Binary stars are a dime a dozen. It's estimated that half of all stars are binary, at least. Triple stars and multiple stars are fewer in number. The binary scene is now changing. Until now, it was thought that blackholes only existed in singular form but evidence for a binary blackhole has now been found. The Chanra x-ray observatory has discovered two blackholes doing a binary dance that may have resulted from two galaxies that have merged. It's called NGC6240. The interesting part happens when the binary holes finally combine into one. Of course, all hell breaks loose but the result could be startleing. Gravity waves that are produced would shake all the worlds in the neighborhood. The two blackholes are about 3,000 lightyears apart, moving at an orbital velocity of about 22,000 MPH, and will finally merge into one hole after gradually moving closer and spinning faster. Their final speeds could nearly reach the speed of light. When they finally merge, gravitational waves will spread across the universe. It'll take a hundred million years for the merge to occur and another hundred million for the evidence to reach the Earth. It's thought that our Milky Way galaxy and M31 may suffer the same fate as NGC6240, someday.

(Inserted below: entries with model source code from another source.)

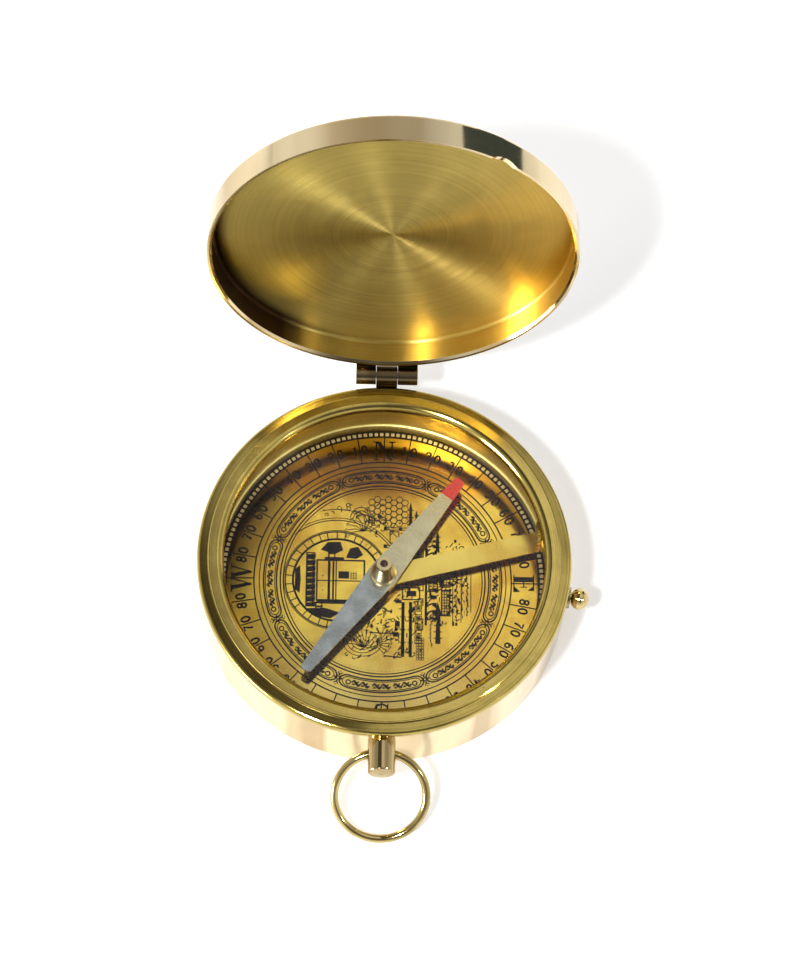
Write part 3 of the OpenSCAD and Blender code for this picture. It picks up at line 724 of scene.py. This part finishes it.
def border_print():
    """Eight frames with vines in them, a rosette between each two, and the picture's edge."""
    pr = Print(INK_LOW, INK_HIGH, 1.9)
    pr.circle(0, 0, BORDER_EDGE, 0.16, 200)
    pr.circle(0, 0, PICTURE_EDGE, 0.12, 200)
    for i in range(150):
        pr.dot(*polar(PICTURE_DOTS_R, i * 2.4), 0.09, 5)
    for mid in range(0, 360, 45):
        for inset, width in ((0.0, 0.17), (0.36, 0.1)):
            pr.stroke(cartouche(mid, inset), width, True)
        for part in (-1, 0, 1):
            b = mid + part * 10.6
            pr.at(*polar(BORDER_R, b), b)
            vine(pr, 3.7, 0.56, 2, 0.15)
            if part:
                pr.circle(part * 2.55, 0, 0.46, 0.14, 12)
        pr.at(*polar(BORDER_R, mid + 22.5), mid + 22.5)
        rosette(pr)
        pr.at()
    pr.piece("dial_border_print", ink)


def arcade(pr, x, y0, y1, width, n):
    """A column of arches opening towards -x, on a dark band."""
    pitch = (y1 - y0) / n
    for i in range(n):
        y = y0 + pitch * (i + 0.5)
        pr.box(x, y - pitch * 0.5, x + width * 0.2, y + pitch * 0.5)
        pr.box(x + width * 0.2, y + pitch * 0.3, x + width, y + pitch * 0.5)
        pr.box(x + width * 0.2, y - pitch * 0.5, x + width, y - pitch * 0.3)
        pr.arc(x + width * 0.72, y, pitch * 0.26, 0, 180, 0.12, 6)


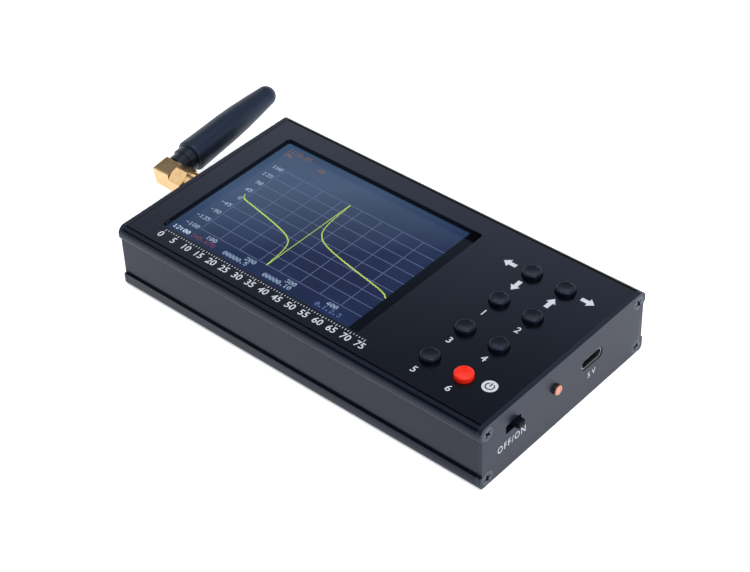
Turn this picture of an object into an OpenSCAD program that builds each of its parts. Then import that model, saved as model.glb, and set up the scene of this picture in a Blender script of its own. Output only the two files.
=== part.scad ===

The December open house at Stargate will be on Friday the 13th (oooooohh), according to Steve Greene, our observatory chairman. There are plenty of scopes to borrow that evening if you want to try out something different or if you don't have a scope of your own. Of course, all visitors are welcome to bring their own scopes, especially if you're having a problem using it and need some help along those lines.
Steve also wants to let everyone know that he is reviving his telescope workshop. If you have a scope that needs some sort of repair, contact him for the closest meeting date. There's no gaurantee that the workshop will run indefinitely. The workshop is subject to unscheduled changes and can end abruptly.
I'll be seeing you at the Banquet.......mmmmmmmm, love those wingdings. I hope you're one of the prize winners and/or an award winner.